Sometimes the issue is not visibility but positioning. AI may mention you in generic terms, miss the value proposition or describe a competitor more clearly.
What to do when product visibility is weak
Weak product visibility should create action, not panic. The right response depends on the gap.
| If the gap is… | Then… |
|---|---|
| AI does not understand the product | Improve the product page and supporting content so the offer, audience and use case are explicit. |
| AI does not connect the product to buyer pains | Create clearer use-case and problem-led content that mirrors the questions buyers actually ask. |
| AI does not cite enough proof | Strengthen case studies, testimonials, reviews, awards, accreditations and third-party validation. |
| Competitors dominate comparisons | Build fair, useful comparison content and clarify where your product is genuinely strongest. |
| AI cites third-party sources where you are absent | Prioritise listings, directories, PR, partnerships and industry coverage in the source types AI relies on. |
| AI mentions the brand but not the product | Improve the connection between company-level messaging and product-level propositions across owned and earned channels. |
| AI gives caveats or concerns | Address them directly in content and sales enablement so the answer the buyer reads is the one you can stand behind. |
The point is not to chase AI engines individually. The point is to improve the evidence environment around the product so that AI has better material to work with.
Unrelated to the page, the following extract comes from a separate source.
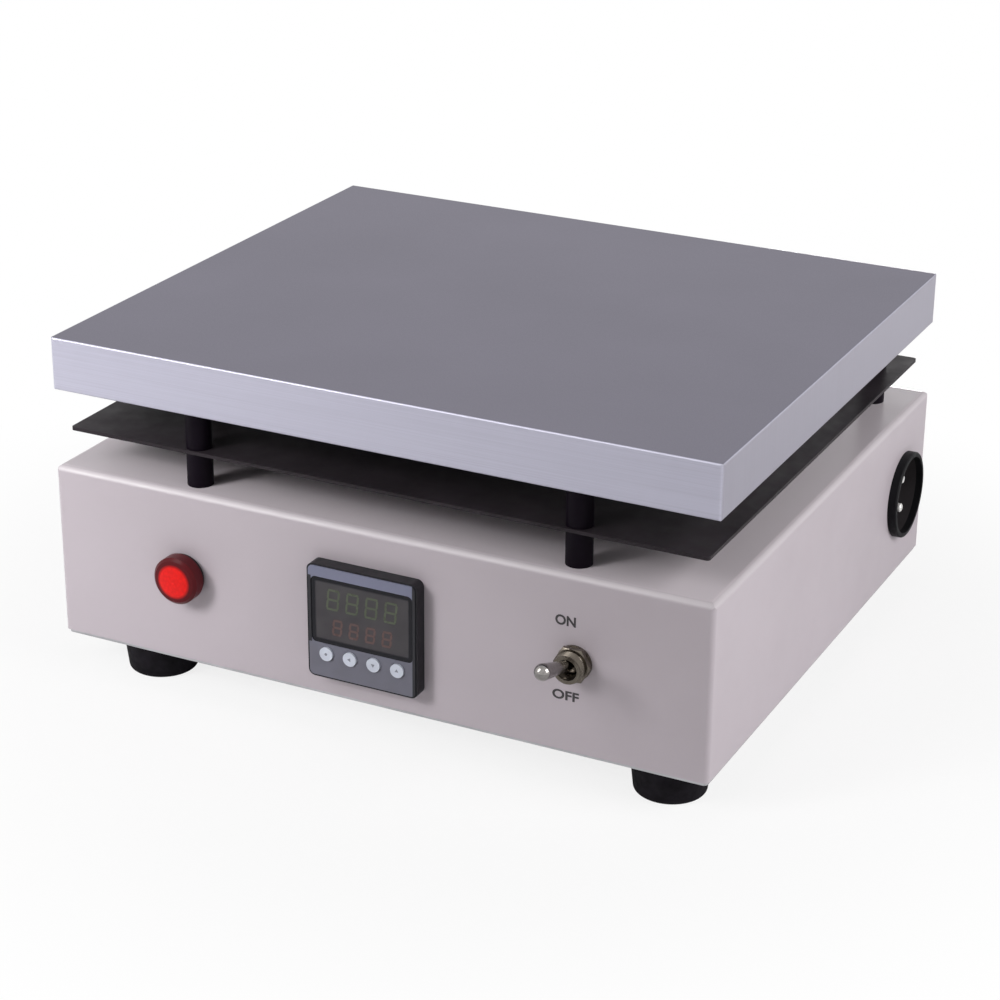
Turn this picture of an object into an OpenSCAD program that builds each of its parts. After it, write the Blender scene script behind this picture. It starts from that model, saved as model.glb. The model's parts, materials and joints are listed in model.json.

The practical shift: from brand tracking to buyer-journey tracking
Brand tracking still has a role. It is no longer enough on its own. AI-led discovery requires a more specific view of visibility. Marketing teams need to know:
- Which products are visible
- Which buyer questions trigger visibility
- Which journey stages are strongest or weakest
- Which competitors appear
- Which sources are shaping the answer
- Whether the value proposition is coming through
- What actions are needed to improve performance
That is a different discipline from traditional SEO reporting. It is closer to understanding how the market is being explained to buyers in real time — and that explanation increasingly happens before the buyer reaches your website.
Brand visibility is the starting point. Product visibility is where the commercial truth sits.
A brand mention can be useful, but it does not prove that your products, services or solution areas are being understood, cited or recommended when buyers are making decisions. For marketers, the more important challenge is product-level visibility.
- Can AI explain what you sell?
- Can it connect that offer to the right buyer problem?
- Can it compare you fairly against competitors?
- Can it cite credible evidence?
- Can it recommend you when the use case fits?
- Can it do that before the buyer already knows your name?
That is where AI visibility becomes commercially meaningful. Buyers do not just ask AI which brands exist. They ask what to do, who to consider and which solution is right for them. Your brand may be visible — but the real question is whether your products are.